映画を見ていると、現実のレニーもブリジットのようなドジっ子で、どこか抜けている女性なのでは?と思わず想像したくなります。
ですが実際は、月日をかけて徹底した役作りを行い、現場スタッフからの信頼も厚く、頼れる女優さんだそう。
似たようなギャップを『ザ・ロストシティ』のサンドラ・ブロックにも感じます。
絶妙な間、過剰すぎない演技、本当に身近にいそうな人物像。
笑いを誘うセリフを、違和感なく自然に発しなくてはならない。
大スターが観客に「しょうがない奴だなぁ〜」と思わせるには、かなり繊細な演技センスが必要なのでは、と思います。
昨今のハリウッドでは、ジェシカ・チャスティンやマーゴット・ロビーなどを始めとして「俳優」と「製作」の双方で活躍する女性が台頭してきましたよね。
サンドラ・ブロックも例に漏れず、本作の構想をずっと温めていたそうで、プロデューサーにも名前を連ねています。
「この作品を最後に、しばらくハリウッドと距離を置く」と宣言している彼女。
9月公開のブラット・ピット主演『ブレット・トレイン』にゲスト出演はしますが、以降のスクリーン復帰は白紙です。

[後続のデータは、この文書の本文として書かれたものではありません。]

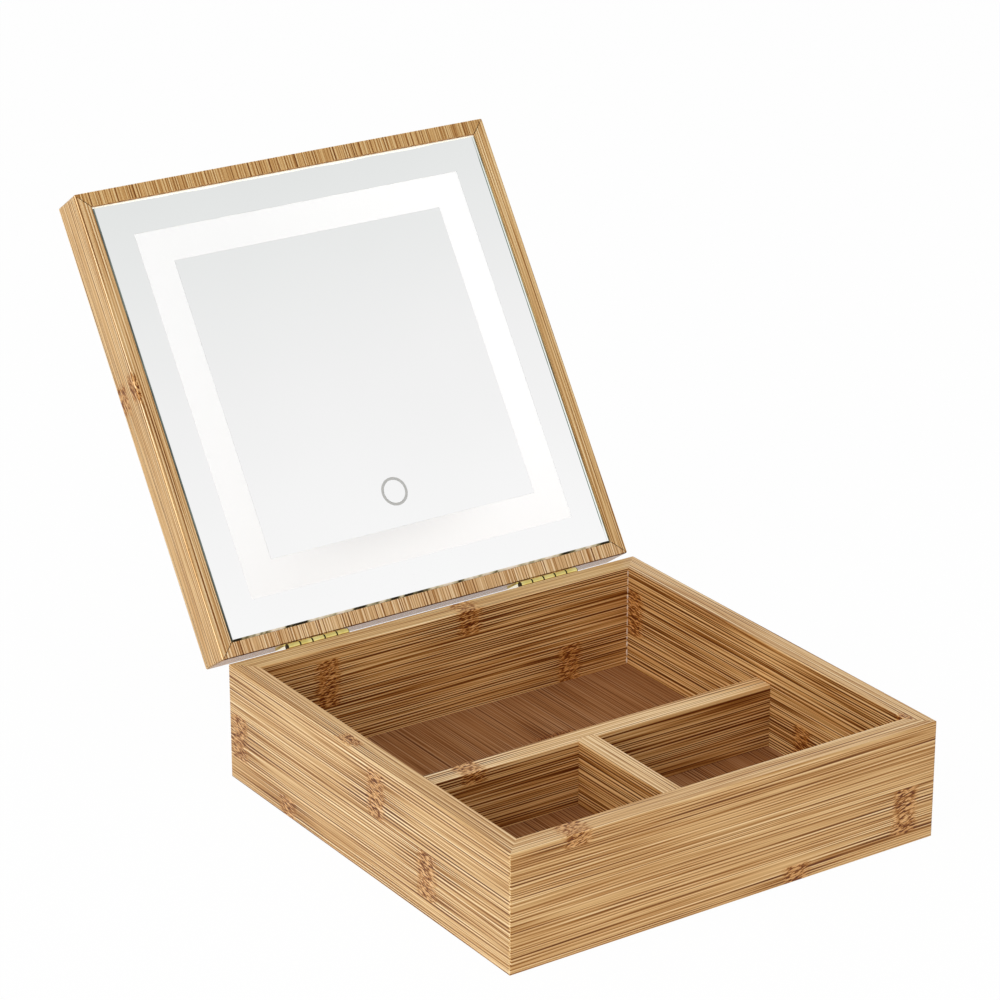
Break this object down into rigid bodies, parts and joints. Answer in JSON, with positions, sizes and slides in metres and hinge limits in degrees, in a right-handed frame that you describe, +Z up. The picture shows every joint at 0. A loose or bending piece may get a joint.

数々の映画をヒットに導いた「アカデミー賞女優」で「ラブコメ女王」の最後(?)の勇姿を是非、映画館で堪能してください。
ジャングルとゴリラとブラピ
本作、多くがジャングルのシーンで構成されています。
てっきりスタジオのセットだと思っていたのですが、どうやらドミニカ共和国で本格的なロケ撮影を敢行したようです。
ならば製作スタッフ、俳優たちは相当過酷な環境に身を置いていたのでは…と想像して素直に笑えなくなります。笑
まぁ、それは大袈裟にしても、苦しい状況で涼しい顔をするには「努力の痕跡を完全に隠す」ことが必須ですよね。
変態富豪役のダニエル・ラドクリフを猛暑の中でも汗ひとつかかないキャラにする為、常に複数のスタッフさんが横で扇風機を回していたそう。
日差しは強いし、衣装は蒸れるし、常に動物や虫に囲まれたでしょう。
…本っ当に、面白い作品を見せてくれてありがとう!
あとは何と言っても、ブラット・ピットが最高。
スクリーンに映っている間ずっと笑って、ほっぺの痙攣が止まらなかった。
非の打ち所のないイケメン、抜群の身体能力、時に老子の名言を引用しながら颯爽とロレッタを救う……横で子犬のようにブラピを慕うゴリラ、チャニングも激烈に愛くるしい。
頼もしい冒険家は1人も出てこないアドベンチャー・ロマンスコメディという新ジャンルの一作。
是非、日常の小さな疲れを癒しに、劇場へ足を運んでみてください。